Duecento milioni di abbonati

Nel 2021, Netflix ha raggiunto il traguardo dei 200 milioni di abbonati, il che le ha permesso di annunciare che non aveva più bisogno di prestiti per le “operazioni quotidiane”. Sebbene, secondo quanto riferito, avesse ancora un debito compreso tra i 10 e i 15 miliardi di dollari, era ottimista di poterlo ripagare senza mettere a rischio il budget per i contenuti, e il 2022 era il primo anno in cui avrebbe dovuto avere un flusso di cassa libero positivo. Nel 2021 ha trasmesso 70 nuovi film, più di uno a settimana, con la partecipazione di personaggi come Leonardo DiCaprio, Meryl Streep e Idris Elba.

Jennifer Lawrence d Leonardo DiCaprio in Don't Look Up

Jennifer Lawrence d Leonardo DiCaprio in Don’t Look Up

Con l’aiuto del Covid che accelerava la visione a casa, Netflix era in piena attività. Ma l’atteggiamento arrogante di Hastings e Sarandos ha reso “Netflix” una parolaccia nel settore e ha fatto presagire le difficoltà che avrebbe dovuto affrontare quando, nel 2022, non ha raggiunto i suoi obiettivi di abbonati e il prezzo delle azioni è crollato, scatenando una flessione in tutto il settore dello streaming. Ankler ha raccontato la storia di un produttore che si è imbattuto nei due uomini a un evento e li ha affrontati, dicendo: “State facendo davvero fatica a concludere un affare decente”.
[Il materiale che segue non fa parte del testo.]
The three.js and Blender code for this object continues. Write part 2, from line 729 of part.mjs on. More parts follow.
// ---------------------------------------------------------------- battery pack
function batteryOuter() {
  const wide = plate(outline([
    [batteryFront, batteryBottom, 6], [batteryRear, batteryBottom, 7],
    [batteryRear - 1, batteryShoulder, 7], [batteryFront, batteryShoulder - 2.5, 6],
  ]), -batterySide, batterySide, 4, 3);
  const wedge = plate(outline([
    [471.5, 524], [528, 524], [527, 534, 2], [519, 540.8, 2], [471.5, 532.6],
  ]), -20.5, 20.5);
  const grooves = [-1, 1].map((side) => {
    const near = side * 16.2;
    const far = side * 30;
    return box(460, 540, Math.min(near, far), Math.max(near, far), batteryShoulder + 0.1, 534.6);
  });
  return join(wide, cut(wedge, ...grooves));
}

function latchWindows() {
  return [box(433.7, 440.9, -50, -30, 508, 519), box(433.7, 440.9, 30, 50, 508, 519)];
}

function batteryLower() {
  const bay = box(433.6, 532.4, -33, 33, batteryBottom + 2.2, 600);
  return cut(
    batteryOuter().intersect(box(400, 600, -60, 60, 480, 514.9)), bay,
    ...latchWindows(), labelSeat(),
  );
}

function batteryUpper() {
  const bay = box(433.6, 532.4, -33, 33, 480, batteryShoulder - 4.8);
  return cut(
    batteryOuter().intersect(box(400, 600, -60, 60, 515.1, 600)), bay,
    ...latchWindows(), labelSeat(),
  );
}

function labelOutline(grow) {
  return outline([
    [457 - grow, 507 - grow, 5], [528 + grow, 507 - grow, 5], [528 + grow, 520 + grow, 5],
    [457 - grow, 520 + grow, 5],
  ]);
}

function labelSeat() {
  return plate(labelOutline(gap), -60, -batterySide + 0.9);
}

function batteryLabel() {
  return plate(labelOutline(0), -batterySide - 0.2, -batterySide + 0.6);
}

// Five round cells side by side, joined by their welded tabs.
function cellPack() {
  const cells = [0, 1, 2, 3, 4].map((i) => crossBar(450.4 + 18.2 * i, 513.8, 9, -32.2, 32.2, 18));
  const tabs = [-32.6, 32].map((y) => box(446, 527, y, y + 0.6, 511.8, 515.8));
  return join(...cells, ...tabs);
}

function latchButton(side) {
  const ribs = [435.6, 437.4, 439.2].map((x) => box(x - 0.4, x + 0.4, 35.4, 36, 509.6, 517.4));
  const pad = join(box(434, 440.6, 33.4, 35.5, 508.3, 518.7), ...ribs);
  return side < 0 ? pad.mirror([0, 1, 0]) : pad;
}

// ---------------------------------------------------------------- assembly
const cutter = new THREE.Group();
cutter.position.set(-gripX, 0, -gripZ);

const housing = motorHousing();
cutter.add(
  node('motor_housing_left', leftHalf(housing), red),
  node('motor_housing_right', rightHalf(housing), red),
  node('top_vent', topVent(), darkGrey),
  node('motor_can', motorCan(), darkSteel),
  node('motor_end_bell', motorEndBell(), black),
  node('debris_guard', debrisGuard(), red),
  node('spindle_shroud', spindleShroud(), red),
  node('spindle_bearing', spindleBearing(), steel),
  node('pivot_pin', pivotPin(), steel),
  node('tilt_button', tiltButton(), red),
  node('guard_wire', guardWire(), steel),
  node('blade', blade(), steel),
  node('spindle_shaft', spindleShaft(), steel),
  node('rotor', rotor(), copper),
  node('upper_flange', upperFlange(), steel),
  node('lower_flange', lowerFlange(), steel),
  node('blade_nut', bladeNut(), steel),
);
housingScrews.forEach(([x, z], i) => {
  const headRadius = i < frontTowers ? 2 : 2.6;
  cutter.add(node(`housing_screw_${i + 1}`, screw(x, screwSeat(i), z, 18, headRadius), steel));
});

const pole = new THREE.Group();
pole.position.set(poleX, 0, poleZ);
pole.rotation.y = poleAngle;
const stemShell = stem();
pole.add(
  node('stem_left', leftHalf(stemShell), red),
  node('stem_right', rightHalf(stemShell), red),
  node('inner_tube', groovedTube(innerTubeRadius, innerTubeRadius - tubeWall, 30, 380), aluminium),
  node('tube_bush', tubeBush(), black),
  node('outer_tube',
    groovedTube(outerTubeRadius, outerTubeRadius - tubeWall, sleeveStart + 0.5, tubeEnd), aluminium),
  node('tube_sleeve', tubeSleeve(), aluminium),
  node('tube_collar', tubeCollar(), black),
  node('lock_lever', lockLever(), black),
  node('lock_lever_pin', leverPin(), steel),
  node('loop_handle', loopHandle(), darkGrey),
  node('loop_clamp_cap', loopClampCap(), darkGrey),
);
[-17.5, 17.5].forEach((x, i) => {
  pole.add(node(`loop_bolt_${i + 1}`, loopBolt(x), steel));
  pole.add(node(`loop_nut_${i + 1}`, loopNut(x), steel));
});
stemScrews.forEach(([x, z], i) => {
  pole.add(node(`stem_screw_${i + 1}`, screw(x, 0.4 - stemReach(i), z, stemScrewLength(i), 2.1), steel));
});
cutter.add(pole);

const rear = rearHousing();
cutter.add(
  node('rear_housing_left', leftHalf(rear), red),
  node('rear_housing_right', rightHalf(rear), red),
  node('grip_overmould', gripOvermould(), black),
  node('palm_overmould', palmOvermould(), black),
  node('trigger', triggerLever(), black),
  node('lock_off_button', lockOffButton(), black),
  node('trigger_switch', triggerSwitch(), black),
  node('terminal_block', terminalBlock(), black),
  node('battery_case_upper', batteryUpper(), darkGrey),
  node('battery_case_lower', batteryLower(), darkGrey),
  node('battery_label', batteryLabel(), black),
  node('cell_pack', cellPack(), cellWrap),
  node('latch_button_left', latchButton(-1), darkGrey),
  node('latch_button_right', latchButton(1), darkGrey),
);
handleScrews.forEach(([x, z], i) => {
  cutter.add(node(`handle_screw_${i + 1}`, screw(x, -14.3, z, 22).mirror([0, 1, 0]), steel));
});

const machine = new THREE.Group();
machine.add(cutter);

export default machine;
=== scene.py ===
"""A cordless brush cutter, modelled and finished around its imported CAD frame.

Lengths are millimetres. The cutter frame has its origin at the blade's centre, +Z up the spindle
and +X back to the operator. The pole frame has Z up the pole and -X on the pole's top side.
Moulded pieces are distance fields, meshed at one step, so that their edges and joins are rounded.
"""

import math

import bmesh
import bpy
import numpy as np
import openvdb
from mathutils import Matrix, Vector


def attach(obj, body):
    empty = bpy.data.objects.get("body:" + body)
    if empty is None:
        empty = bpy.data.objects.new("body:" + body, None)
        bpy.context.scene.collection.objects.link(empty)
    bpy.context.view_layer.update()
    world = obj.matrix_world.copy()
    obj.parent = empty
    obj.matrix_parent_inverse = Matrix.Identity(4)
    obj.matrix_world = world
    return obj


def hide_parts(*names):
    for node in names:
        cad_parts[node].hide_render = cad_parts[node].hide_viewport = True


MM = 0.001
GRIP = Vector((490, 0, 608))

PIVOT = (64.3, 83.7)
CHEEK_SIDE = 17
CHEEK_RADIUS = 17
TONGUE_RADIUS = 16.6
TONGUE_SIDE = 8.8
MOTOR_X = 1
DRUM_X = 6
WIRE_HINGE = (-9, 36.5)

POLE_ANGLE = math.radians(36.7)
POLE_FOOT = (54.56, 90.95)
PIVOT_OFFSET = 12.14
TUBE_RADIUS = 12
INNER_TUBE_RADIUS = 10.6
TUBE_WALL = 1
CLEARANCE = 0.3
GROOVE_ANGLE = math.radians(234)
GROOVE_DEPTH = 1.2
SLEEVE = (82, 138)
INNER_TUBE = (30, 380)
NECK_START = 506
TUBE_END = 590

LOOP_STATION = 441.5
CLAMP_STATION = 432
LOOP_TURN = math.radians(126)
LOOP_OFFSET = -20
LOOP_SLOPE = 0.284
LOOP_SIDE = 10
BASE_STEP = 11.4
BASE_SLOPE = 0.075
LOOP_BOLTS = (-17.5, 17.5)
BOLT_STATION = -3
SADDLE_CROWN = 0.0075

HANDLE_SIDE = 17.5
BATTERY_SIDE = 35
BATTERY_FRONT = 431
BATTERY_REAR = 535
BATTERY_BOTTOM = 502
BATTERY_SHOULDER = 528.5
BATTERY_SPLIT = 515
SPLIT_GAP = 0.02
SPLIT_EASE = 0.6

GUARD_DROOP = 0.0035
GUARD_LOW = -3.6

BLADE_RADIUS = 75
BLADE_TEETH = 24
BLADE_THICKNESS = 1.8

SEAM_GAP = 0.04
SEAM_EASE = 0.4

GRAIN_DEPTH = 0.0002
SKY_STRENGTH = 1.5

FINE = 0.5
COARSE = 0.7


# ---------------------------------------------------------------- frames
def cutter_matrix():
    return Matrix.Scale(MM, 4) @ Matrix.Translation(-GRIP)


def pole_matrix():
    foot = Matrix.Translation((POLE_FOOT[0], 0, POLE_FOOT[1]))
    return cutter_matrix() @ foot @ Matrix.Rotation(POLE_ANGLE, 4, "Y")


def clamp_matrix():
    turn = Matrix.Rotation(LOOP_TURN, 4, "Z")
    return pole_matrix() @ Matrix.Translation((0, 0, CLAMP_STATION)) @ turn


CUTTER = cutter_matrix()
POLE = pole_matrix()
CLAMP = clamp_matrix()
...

“Sì! Lo sappiamo!”. “Perché trattate così persone come noi, che vi portano progetti?”. “Tornerete”. In altre parole, non era perché erano “stronzi”, ma per una questione di potere. Facevano i difficili perché potevano. Come ha spiegato un altro produttore, “una volta la città si reggeva sulla paura e sull’avidità. Ora si basa su: tornerai”. E un altro ancora: “Una volta si trattava di una stretta di mano, e a volte i contratti non venivano firmati finché non veniva consegnato lo spettacolo”. Ora, “tutto deve passare attraverso affari commerciali. Netflix e gli streamer hanno distrutto il lato relazionale del business. Non c’è più fiducia né relazione. Ora è solo business”.